How does a GRAT work? Well, they are complicated! However, I can explain them in the easiest way I know how. The eventual selling business owner will set up a GRAT and then make a gift of company stock to the trust. However, the trust is completely and absolutely irrevocable and cannot be altered or revoked. A trustee is then appointed to manage the trust and the company stock, as well as other assets that may have been transferred to the trust. In addition, the trust will contain provisions that says an annuity will be paid from the trust to the business owner for a certain number of years. The annuity can be set up in a number of different ways. It could be a fixed dollar amount or it could be a percentage of the value of the assets that were initially contributed to the trust, or any number of other ways as well.
At the end of the term that the business owner is receiving income from the trust, also called the retention period, the assets of this trust (which include all the appreciation of the assets), then go to the beneficiary of the trust.

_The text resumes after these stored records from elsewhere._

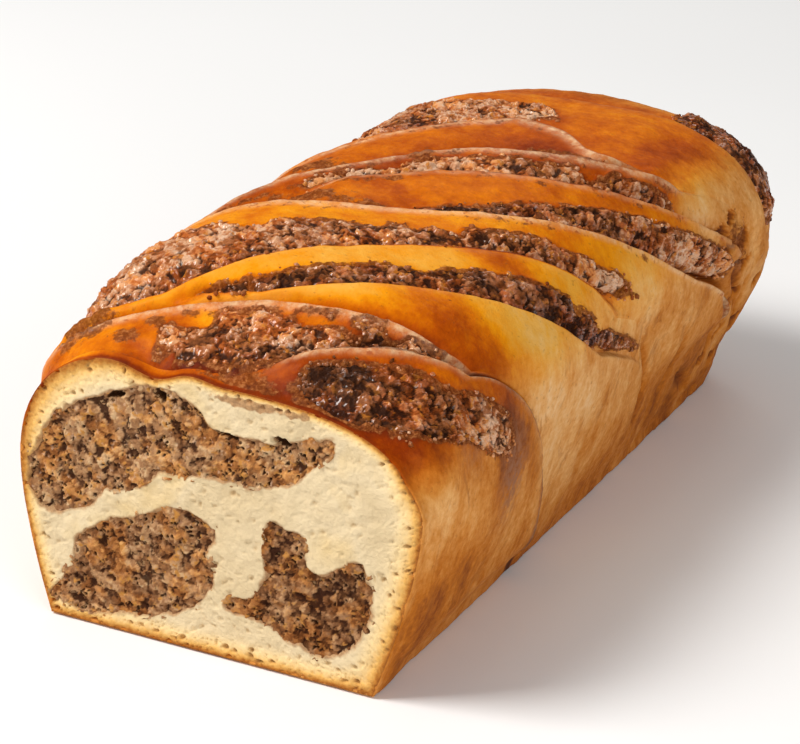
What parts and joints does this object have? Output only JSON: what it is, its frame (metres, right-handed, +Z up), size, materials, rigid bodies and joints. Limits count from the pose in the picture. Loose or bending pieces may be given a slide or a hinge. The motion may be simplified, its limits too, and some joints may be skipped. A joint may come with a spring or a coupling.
{
  "type": "nut strudel",
  "caption": "Plaited nut strudel loaf, cut across to show its soft nut filling, with a glazed, ridged crust and strips of baked nut filling.",
  "frame": {"origin": "middle of the loaf's plan, on the flat base that it rests on", "axes": "+Y runs along the loaf from the cut face to the baked end, +X to the right as seen from the cut, +Z up"},
  "size_m": [0.1228, 0.2718, 0.0902],
  "materials": {
    "crust": "glazed golden-brown crust over a pale crumb",
    "baked_nut_filling": "rough, dark, sticky in places",
    "soft_nut_filling": "matte, crumbly paste"
  },
  "bodies": {
    "root": {"dough": "crust", "filling_core_upper": "soft_nut_filling", "filling_core_left": "soft_nut_filling", "filling_core_right": "soft_nut_filling", "nut_strip_front_right": "baked_nut_filling", "nut_strip_front": "baked_nut_filling", "nut_strip_second": "baked_nut_filling", "nut_strip_third": "baked_nut_filling", "nut_strip_fourth": "baked_nut_filling", "nut_strip_fifth": "baked_nut_filling", "nut_strip_sixth": "baked_nut_filling", "nut_strip_far_left": "baked_nut_filling", "nut_strip_far_end": "baked_nut_filling"}
  },
  "joints": []
}
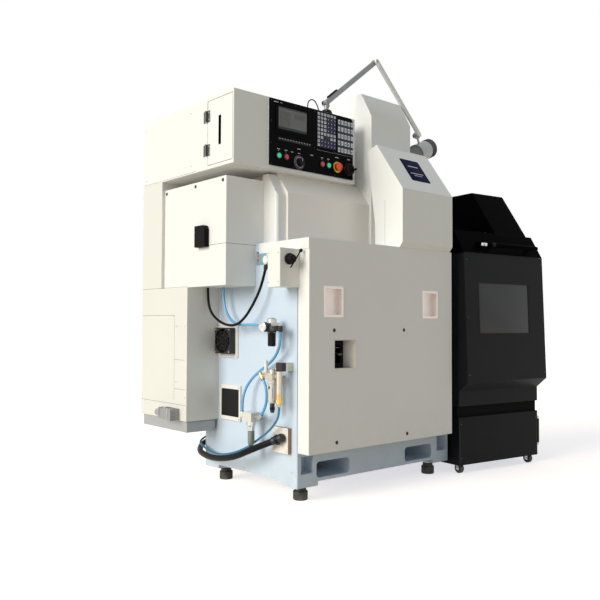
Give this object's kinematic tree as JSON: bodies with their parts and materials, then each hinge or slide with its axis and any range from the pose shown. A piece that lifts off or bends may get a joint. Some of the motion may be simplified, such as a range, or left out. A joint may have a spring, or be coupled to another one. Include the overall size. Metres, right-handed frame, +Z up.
{
  "type": "vertical lathe",
  "caption": "Compact vertical turning machine on a cast bed with sloped covers, a control box, an arm lamp, air units with tubing and a rolling chip unit.",
  "frame": {"origin": "centre of the underside of the front left levelling foot, on the floor", "axes": "+X to the operator's right along the front, +Y to the back, +Z up"},
  "size_m": [1.9319, 1.203, 2.1235],
  "materials": {
    "casting_paint": "satin",
    "ivory_paint": "satin",
    "black_paint": "satin",
    "grey_paint": "satin",
    "black_plastic": "matte",
    "key_plastic": "matte",
    "screen_glass": "gloss",
    "green_plastic": "gloss",
    "red_plastic": "gloss",
    "chrome": "polished",
    "rubber": "matte",
    "steel": "ground",
    "iron": "machined",
    "lamp_metal": "satin",
    "blue_tube": "smooth",
    "black_hose": "smooth"
  },
  "bodies": {
    "machine": {"bed_casting": "casting_paint", "levelling_feet": "rubber", "front_cover": "ivory_paint", "breaker": "black_plastic", "pull_cups": "chrome", "front_hood": "ivory_paint", "column_cover": "ivory_paint", "badge_cover": "ivory_paint", "headstock_cover": "ivory_paint", "cable_boot": "rubber", "nc_box": "ivory_paint", "control_panel": "black_paint", "screen": "screen_glass", "keypad": "key_plastic", "rear_cabinet": "ivory_paint", "cabinet_connector": "grey_paint", "junction_box": "casting_paint", "fan_housing": "black_plastic", "vent_grille": "black_plastic", "cable_plate": "casting_paint", "air_regulator": "chrome", "air_filter": "chrome", "mist_filter": "grey_paint", "conduit": "black_hose", "supply_hose": "blue_tube", "upper_tube": "blue_tube", "cross_tube": "blue_tube", "inlet_tube": "blue_tube", "sender_cable": "black_hose", "lamp_cable": "grey_paint", "lamp_base": "lamp_metal", "spindle_housing": "iron", "inner_column": "iron"},
    "breaker_lever": {"breaker_lever": "black_plastic"},
    "nc_box_door": {"nc_box_door": "ivory_paint"},
    "start_button": {"start_button": "green_plastic"},
    "stop_button": {"stop_button": "red_plastic"},
    "hold_button": {"hold_button": "red_plastic"},
    "cycle_button": {"cycle_button": "green_plastic"},
    "emergency_stop": {"emergency_stop": "red_plastic"},
    "feed_knob": {"feed_knob": "black_plastic"},
    "handwheel": {"handwheel": "black_plastic"},
    "selector_switch": {"selector_switch": "black_plastic"},
    "fan_rotor": {"fan_rotor": "black_plastic"},
    "regulator_knob": {"regulator_knob": "black_plastic"},
    "lamp_post": {"lamp_post": "lamp_metal"},
    "lamp_lower_arm": {"lamp_lower_arm": "lamp_metal"},
    "lamp_upper_arm": {"lamp_upper_arm": "lamp_metal"},
    "lamp_head": {"lamp_head": "lamp_metal"},
    "unit_body": {"unit_body": "black_paint"},
    "unit_lid": {"unit_lid": "black_paint"},
    "caster_fork_left": {"caster_fork_left": "chrome"},
    "caster_fork_right": {"caster_fork_right": "chrome"},
    "caster_wheel_left": {"caster_wheel_left": "rubber"},
    "caster_wheel_right": {"caster_wheel_right": "rubber"},
    "rear_wheels": {"rear_wheels": "rubber"},
    "spindle": {"spindle": "steel"},
    "saddle": {"saddle": "iron"},
    "cross_slide": {"cross_slide": "iron"},
    "turret": {"turret": "steel"}
  },
  "joints": [
    {"name": "breaker_swing", "type": "hinge", "parent": "machine", "child": "breaker_lever", "pos_m": [0.1, -0.112, 0.6235], "axis": [1, 0, 0], "range_deg": [-35, 35]},
    {"name": "box_door_swing", "type": "hinge", "parent": "machine", "child": "nc_box_door", "pos_m": [-0.263, 0.354, 1.542], "axis": [0, 0, -1], "range_deg": [0, 110]},
    {"name": "start_button_press", "type": "slide", "parent": "machine", "child": "start_button", "axis": [0, 1, 0], "range_m": [0, 0.004], "stiffness_N_per_m": 800},
    {"name": "stop_button_press", "type": "slide", "parent": "machine", "child": "stop_button", "axis": [0, 1, 0], "range_m": [0, 0.004], "stiffness_N_per_m": 800},
    {"name": "hold_button_press", "type": "slide", "parent": "machine", "child": "hold_button", "axis": [0, 1, 0], "range_m": [0, 0.004], "stiffness_N_per_m": 800},
    {"name": "cycle_button_press", "type": "slide", "parent": "machine", "child": "cycle_button", "axis": [0, 1, 0], "range_m": [0, 0.004], "stiffness_N_per_m": 800},
    {"name": "emergency_stop_press", "type": "slide", "parent": "machine", "child": "emergency_stop", "axis": [0, 1, 0], "range_m": [0, 0.006], "stiffness_N_per_m": 1500},
    {"name": "feed_knob_turn", "type": "hinge", "parent": "machine", "child": "feed_knob", "pos_m": [0.108, 0.143, 1.496], "axis": [0, 1, 0], "range_deg": [-135, 135]},
    {"name": "handwheel_turn", "type": "hinge", "parent": "machine", "child": "handwheel", "pos_m": [0.43, 0.143, 1.509], "axis": [0, 1, 0], "continuous": true},
    {"name": "selector_turn", "type": "hinge", "parent": "machine", "child": "selector_switch", "pos_m": [-0.134, -0.078, 1.021], "axis": [0, 1, 0], "range_deg": [-90, 0]},
    {"name": "fan_spin", "type": "hinge", "parent": "machine", "child": "fan_rotor", "pos_m": [-0.085, 0.426, 0.673], "axis": [1, 0, 0], "continuous": true},
    {"name": "regulator_turn", "type": "hinge", "parent": "machine", "child": "regulator_knob", "pos_m": [-0.138, 0.03, 0.741], "axis": [0, 0, 1], "range_deg": [-360, 360]},
    {"name": "lamp_swivel", "type": "hinge", "parent": "machine", "child": "lamp_post", "pos_m": [0.322, 0.187, 1.768], "axis": [0, 0, 1], "range_deg": [-120, 3]},
    {"name": "lamp_shoulder", "type": "hinge", "parent": "lamp_post", "child": "lamp_lower_arm", "pos_m": [0.322, 0.187, 1.83], "axis": [0, -1, 0], "range_deg": [0, 40]},
    {"name": "lamp_elbow", "type": "hinge", "parent": "lamp_lower_arm", "child": "lamp_upper_arm", "pos_m": [0.666, 0.187, 2.111], "axis": [0, -1, 0], "range_deg": [0, 60]},
    {"name": "lamp_tilt", "type": "hinge", "parent": "lamp_upper_arm", "child": "lamp_head", "pos_m": [1.003, 0.187, 1.789], "axis": [0, -1, 0], "range_deg": [-20, 70]},
    {"name": "unit_roll", "type": "slide", "parent": "machine", "child": "unit_body", "axis": [0.9914, -0.1305, 0], "range_m": [0, 0.3]},
    {"name": "unit_lid_swing", "type": "hinge", "parent": "unit_body", "child": "unit_lid", "pos_m": [1.32734, 0.51825, 1.207], "axis": [-0.9914, 0.1305, 0], "range_deg": [0, 40]},
    {"name": "caster_swivel_left", "type": "hinge", "parent": "unit_body", "child": "caster_fork_left", "pos_m": [0.98194, -0.09037, 0.08], "axis": [0, 0, 1], "continuous": true},
    {"name": "caster_roll_left", "type": "hinge", "parent": "caster_fork_left", "child": "caster_wheel_left", "pos_m": [0.98037, -0.10227, 0.025], "axis": [0.9914, -0.1305, 0], "continuous": true},
    {"name": "caster_swivel_right", "type": "hinge", "parent": "unit_body", "child": "caster_fork_right", "pos_m": [1.50344, -0.15903, 0.08], "axis": [0, 0, 1], "continuous": true},
    {"name": "caster_roll_right", "type": "hinge", "parent": "caster_fork_right", "child": "caster_wheel_right", "pos_m": [1.50187, -0.17092, 0.025], "axis": [0.9914, -0.1305, 0], "continuous": true},
    {"name": "rear_wheels_roll", "type": "hinge", "parent": "unit_body", "child": "rear_wheels", "pos_m": [1.31735, 0.44241, 0.025], "axis": [0.9914, -0.1305, 0], "continuous": true},
    {"name": "spindle_turn", "type": "hinge", "parent": "machine", "child": "spindle", "pos_m": [0.694, 0.332, 1.108], "axis": [0, 0, 1], "continuous": true},
    {"name": "saddle_travel", "type": "slide", "parent": "machine", "child": "saddle", "axis": [0, 0, 1], "range_m": [-0.08, 0.06]},
    {"name": "cross_slide_travel", "type": "slide", "parent": "saddle", "child": "cross_slide", "axis": [1, 0, 0], "range_m": [-0.025, 0.025]},
    {"name": "turret_index", "type": "hinge", "parent": "cross_slide", "child": "turret", "pos_m": [0.694, 0.3952, 1.525], "axis": [0, 1, 0], "continuous": true}
  ]
}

However, if the business owner is alive at the end of the annuity term in the GRAT, then none of the assets that were transferred to the trust will be subject to federal estate tax upon the death of that business owner.
Closing the Business
However, another way to sell the interest in a business is to simply close down the business. This is done by ending all business transactions and selling the assets of the business. Although, it is not as easy as it sounds. There will be several issues that will need to be addressed.
All customers or clients will need to be notified in advance. If there is a website, the website should be shut down. If the business is operating as an LLC or a corporation, a winding down of the business will need to occur.
The winding down process will include filings with the Tennessee Secretary of State’s Office. The State of Tennessee Department of Revenue will also need to be contacted and informed that the business is no longer in existence. Finally, it is always a good idea to open a P.O. Box for mail to be forwarded to the business for the next 6 to 12 months.